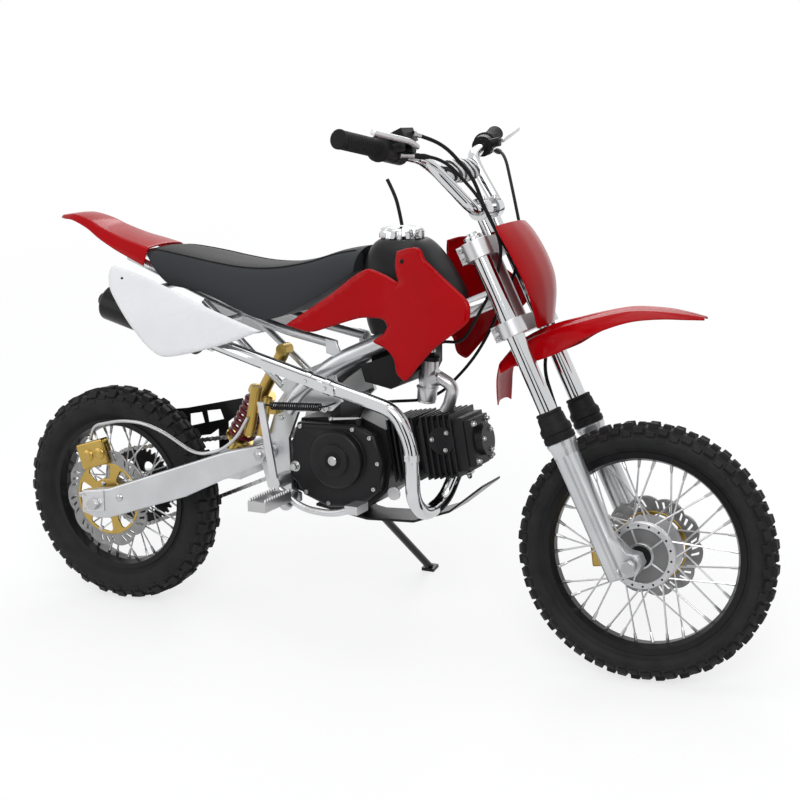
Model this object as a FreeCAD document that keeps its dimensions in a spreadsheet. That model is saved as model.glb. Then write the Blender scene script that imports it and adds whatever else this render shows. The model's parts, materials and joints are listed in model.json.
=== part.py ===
import FreeCAD, Part
import math
import os
import Sketcher
from FreeCAD import Vector, Rotation, Placement

# A small dirt bike that leans on its side stand. Every piece is drawn on the upright bike:
# X forward, Y to the bike's left, Z up, with the rear axle above X = 0.
# Pieces that steer are drawn round the steering axis, which is their Z.

# Sizes in millimetres and degrees: name, value, what it is
SIZES = [
    ("wheelbase", 1144, "rear axle to front axle"),
    ("front_radius", 239, "front tyre to the lugs' tips"),
    ("rear_radius", 228, "rear tyre to the lugs' tips"),
    ("front_width", 68, "front tyre across the tread"),
    ("rear_width", 82, "rear tyre across the tread"),
    ("front_section", 61.2, "height of the front tyre's section, on a 14 inch rim"),
    ("rear_section", 75.6, "height of the rear tyre's section, on a 12 inch rim"),
    ("front_seat", "=front_radius - front_section", "bead seat radius of the front rim"),
    ("rear_seat", "=rear_radius - rear_section", "bead seat radius of the rear rim"),
    ("front_bed", 20.5, "half the width between the front rim's flanges"),
    ("rear_bed", 26, "half the width between the rear rim's flanges"),
    ("flange", 9, "height of a rim's flange"),
    ("rim_wall", 2.6, "wall of a rim"),
    ("tread_depth", 8, "height of a tread lug"),
    ("front_lugs", 32, "lugs along each row of the front tyre"),
    ("rear_lugs", 28, "lugs along each row of the rear tyre"),
    ("lug_inset", 2, "groove beside a lug, to its facet's edge"),
    ("lug_draft", 1, "taper of a lug's sides"),
    ("shoulder_drop", 13, "shoulder row's edge below the crown"),
    ("shoulder_inset", 5.5, "shoulder row's edge inside the tyre's width"),
    ("crown_share", 0.42, "crown row's share of the tyre's width"),
    ("gap", 0.3, "clearance between seated pieces"),
    ("run", 1, "clearance of what turns"),
    ("rake", 25.85, "lean of the steering axis"),
    ("fork_offset", 52.3, "front axle ahead of the steering axis"),
    ("leg_offset", 20.5, "fork legs ahead of the steering axis"),
    ("leg_spread", 87.7, "fork leg from the middle"),
    ("leg_radius", 16.5, "fork tube"),
    ("slider_radius", 23, "fork slider"),
    ("slider_top", 247, "top of the fork slider above the axle"),
    ("boot_top", 304, "top of the dust boot"),
    ("boot_radius", 29, "dust boot"),
    ("lower_clamp", 450, "underside of the lower fork clamp"),
    ("lower_clamp_height", 29, "height of the lower fork clamp"),
    ("upper_clamp", 600, "underside of the upper fork clamp"),
    ("upper_clamp_height", 33, "height of the upper fork clamp"),
    ("stem_radius", 12, "steering stem"),
    ("head_radius", 23, "head tube"),
    ("head_bore", 13, "bore of the head tube"),
    ("bar_radius", 11, "handlebar tube"),
    ("bar_reach", 35, "handlebar clamp ahead of the steering axis"),
    ("bar_clamp", 684, "height of the handlebar clamp"),
    ("bar_half", 370, "half the handlebar's width"),
    ("bar_end", 851, "height of the handlebar's ends"),
    ("grip_length", 116, "length of a grip"),
    ("grip_radius", 16, "grip"),
    ("axle_radius", 7.5, "wheel axle"),
    ("hub_flange", 62, "front hub flange"),
    ("hub_half", 30, "half the front hub's width"),
    ("rear_flange", 44, "rear hub flange"),
    ("rear_half", 36, "half the rear hub's width"),
    ("hub_barrel", 24, "hub barrel"),
    ("spoke_radius", 1.8, "spoke"),
    ("spokes", 36, "spokes in a wheel"),
    ("disc_wall", 3.5, "thickness of a brake disc"),
    ("front_disc", 94, "front brake disc"),
    ("front_disc_bore", 62, "inside of the front disc's band"),
    ("front_disc_place", 45, "front disc from the middle"),
    ("rear_disc", 104, "rear brake disc"),
    ("rear_disc_bore", 72, "inside of the rear disc's band"),
    ("rear_disc_place", 58, "rear disc from the middle"),
    ("disc_waves", 10, "scallops round a disc"),
    ("teeth", 41, "teeth of the rear sprocket"),
    ("front_teeth", 14, "teeth of the front sprocket"),
    ("pitch", 12.7, "chain pitch"),
    ("plate_half", 5, "half the height of a chain plate"),
    ("chain_place", 55, "chain line from the middle"),
    ("sprocket_wall", 5, "thickness of a sprocket"),
    ("arm_outer", 105, "outside of the swingarm from the middle"),
    ("arm_wall", 25, "width of a swingarm leg"),
    ("pivot_x", 405, "swingarm pivot ahead of the rear axle"),
    ("pivot_z", 371, "height of the swingarm pivot"),
    ("crank_x", 564, "crankshaft"),
    ("crank_z", 374, "height of the crankshaft"),
    ("cylinder_tilt", 9.5, "cylinder above level"),
    ("fins", 6, "cooling fins on the barrel"),
    ("case_half", 60, "half the width of the crankcase"),
    ("cover_depth", 45, "depth of the clutch cover"),
    ("exhaust_radius", 14, "exhaust pipe"),
    ("silencer_radius", 36, "silencer"),
    ("silencer_length", 226, "silencer"),
    ("spar_radius", 17, "frame spar"),
    ("rail_radius", 9, "subframe tube"),
    ("panel_wall", 3, "thickness of a moulded panel"),
    ("cap_radius", 43, "filler cap"),
    ("cap_height", 22, "filler cap"),
    ("cable_radius", 3, "control cable"),
    ("hose_radius", 3.4, "brake and vent hose"),
    ("shock_radius", 13, "shock absorber body"),
    ("spring_radius", 29, "outside of the shock spring"),
    ("spring_pitch", 14, "rise of one turn of the shock spring"),
    ("spring_wire", 5, "radius of the shock spring's wire"),
    ("stand_radius", 8, "side stand tube"),
    ("stand_foot_x", 573, "side stand's foot ahead of the rear axle"),
    ("stand_foot_y", 305, "side stand's foot from the middle"),
    ("lean", 10, "lean of the whole bike"),
    ("steer", 3.83, "handlebar turned to the left"),
]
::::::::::
Exercise => Please reproduce every line of the material word for word.

Reply to the task =>
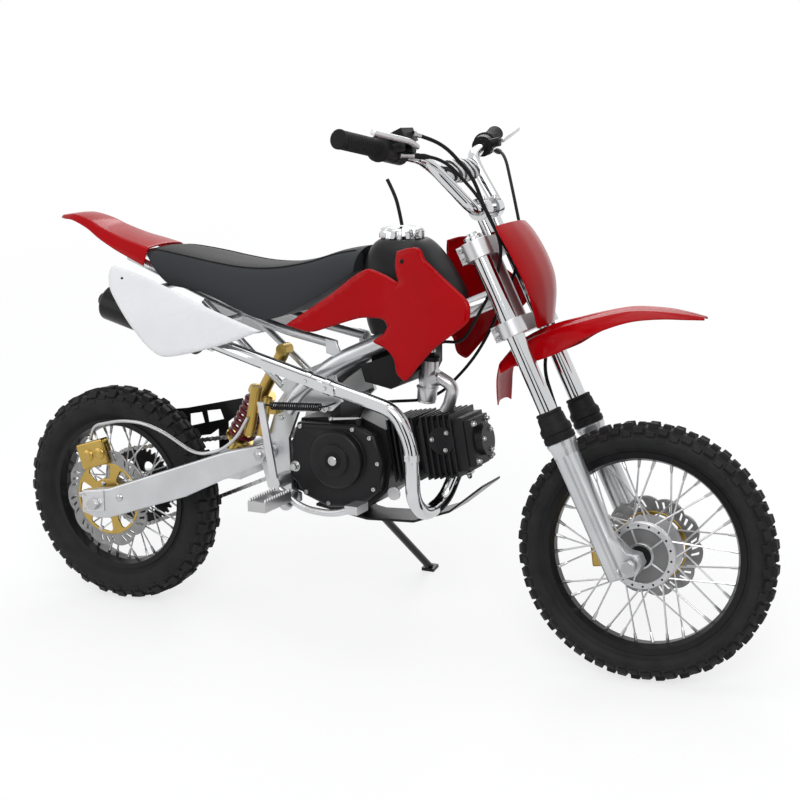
Model this object as a FreeCAD document that keeps its dimensions in a spreadsheet. That model is saved as model.glb. Then write the Blender scene script that imports it and adds whatever else this render shows. The model's parts, materials and joints are listed in model.json.
=== part.py ===
import FreeCAD, Part
import math
import os
import Sketcher
from FreeCAD import Vector, Rotation, Placement

# A small dirt bike that leans on its side stand. Every piece is drawn on the upright bike:
# X forward, Y to the bike's left, Z up, with the rear axle above X = 0.
# Pieces that steer are drawn round the steering axis, which is their Z.

# Sizes in millimetres and degrees: name, value, what it is
SIZES = [
    ("wheelbase", 1144, "rear axle to front axle"),
    ("front_radius", 239, "front tyre to the lugs' tips"),
    ("rear_radius", 228, "rear tyre to the lugs' tips"),
    ("front_width", 68, "front tyre across the tread"),
    ("rear_width", 82, "rear tyre across the tread"),
    ("front_section", 61.2, "height of the front tyre's section, on a 14 inch rim"),
    ("rear_section", 75.6, "height of the rear tyre's section, on a 12 inch rim"),
    ("front_seat", "=front_radius - front_section", "bead seat radius of the front rim"),
    ("rear_seat", "=rear_radius - rear_section", "bead seat radius of the rear rim"),
    ("front_bed", 20.5, "half the width between the front rim's flanges"),
    ("rear_bed", 26, "half the width between the rear rim's flanges"),
    ("flange", 9, "height of a rim's flange"),
    ("rim_wall", 2.6, "wall of a rim"),
    ("tread_depth", 8, "height of a tread lug"),
    ("front_lugs", 32, "lugs along each row of the front tyre"),
    ("rear_lugs", 28, "lugs along each row of the rear tyre"),
    ("lug_inset", 2, "groove beside a lug, to its facet's edge"),
    ("lug_draft", 1, "taper of a lug's sides"),
    ("shoulder_drop", 13, "shoulder row's edge below the crown"),
    ("shoulder_inset", 5.5, "shoulder row's edge inside the tyre's width"),
    ("crown_share", 0.42, "crown row's share of the tyre's width"),
    ("gap", 0.3, "clearance between seated pieces"),
    ("run", 1, "clearance of what turns"),
    ("rake", 25.85, "lean of the steering axis"),
    ("fork_offset", 52.3, "front axle ahead of the steering axis"),
    ("leg_offset", 20.5, "fork legs ahead of the steering axis"),
    ("leg_spread", 87.7, "fork leg from the middle"),
    ("leg_radius", 16.5, "fork tube"),
    ("slider_radius", 23, "fork slider"),
    ("slider_top", 247, "top of the fork slider above the axle"),
    ("boot_top", 304, "top of the dust boot"),
    ("boot_radius", 29, "dust boot"),
    ("lower_clamp", 450, "underside of the lower fork clamp"),
    ("lower_clamp_height", 29, "height of the lower fork clamp"),
    ("upper_clamp", 600, "underside of the upper fork clamp"),
    ("upper_clamp_height", 33, "height of the upper fork clamp"),
    ("stem_radius", 12, "steering stem"),
    ("head_radius", 23, "head tube"),
    ("head_bore", 13, "bore of the head tube"),
    ("bar_radius", 11, "handlebar tube"),
    ("bar_reach", 35, "handlebar clamp ahead of the steering axis"),
    ("bar_clamp", 684, "height of the handlebar clamp"),
    ("bar_half", 370, "half the handlebar's width"),
    ("bar_end", 851, "height of the handlebar's ends"),
    ("grip_length", 116, "length of a grip"),
    ("grip_radius", 16, "grip"),
    ("axle_radius", 7.5, "wheel axle"),
    ("hub_flange", 62, "front hub flange"),
    ("hub_half", 30, "half the front hub's width"),
    ("rear_flange", 44, "rear hub flange"),
    ("rear_half", 36, "half the rear hub's width"),
    ("hub_barrel", 24, "hub barrel"),
    ("spoke_radius", 1.8, "spoke"),
    ("spokes", 36, "spokes in a wheel"),
    ("disc_wall", 3.5, "thickness of a brake disc"),
    ("front_disc", 94, "front brake disc"),
    ("front_disc_bore", 62, "inside of the front disc's band"),
    ("front_disc_place", 45, "front disc from the middle"),
    ("rear_disc", 104, "rear brake disc"),
    ("rear_disc_bore", 72, "inside of the rear disc's band"),
    ("rear_disc_place", 58, "rear disc from the middle"),
    ("disc_waves", 10, "scallops round a disc"),
    ("teeth", 41, "teeth of the rear sprocket"),
    ("front_teeth", 14, "teeth of the front sprocket"),
    ("pitch", 12.7, "chain pitch"),
    ("plate_half", 5, "half the height of a chain plate"),
    ("chain_place", 55, "chain line from the middle"),
    ("sprocket_wall", 5, "thickness of a sprocket"),
    ("arm_outer", 105, "outside of the swingarm from the middle"),
    ("arm_wall", 25, "width of a swingarm leg"),
    ("pivot_x", 405, "swingarm pivot ahead of the rear axle"),
    ("pivot_z", 371, "height of the swingarm pivot"),
    ("crank_x", 564, "crankshaft"),
    ("crank_z", 374, "height of the crankshaft"),
    ("cylinder_tilt", 9.5, "cylinder above level"),
    ("fins", 6, "cooling fins on the barrel"),
    ("case_half", 60, "half the width of the crankcase"),
    ("cover_depth", 45, "depth of the clutch cover"),
    ("exhaust_radius", 14, "exhaust pipe"),
    ("silencer_radius", 36, "silencer"),
    ("silencer_length", 226, "silencer"),
    ("spar_radius", 17, "frame spar"),
    ("rail_radius", 9, "subframe tube"),
    ("panel_wall", 3, "thickness of a moulded panel"),
    ("cap_radius", 43, "filler cap"),
    ("cap_height", 22, "filler cap"),
    ("cable_radius", 3, "control cable"),
    ("hose_radius", 3.4, "brake and vent hose"),
    ("shock_radius", 13, "shock absorber body"),
    ("spring_radius", 29, "outside of the shock spring"),
    ("spring_pitch", 14, "rise of one turn of the shock spring"),
    ("spring_wire", 5, "radius of the shock spring's wire"),
    ("stand_radius", 8, "side stand tube"),
    ("stand_foot_x", 573, "side stand's foot ahead of the rear axle"),
    ("stand_foot_y", 305, "side stand's foot from the middle"),
    ("lean", 10, "lean of the whole bike"),
    ("steer", 3.83, "handlebar turned to the left"),
]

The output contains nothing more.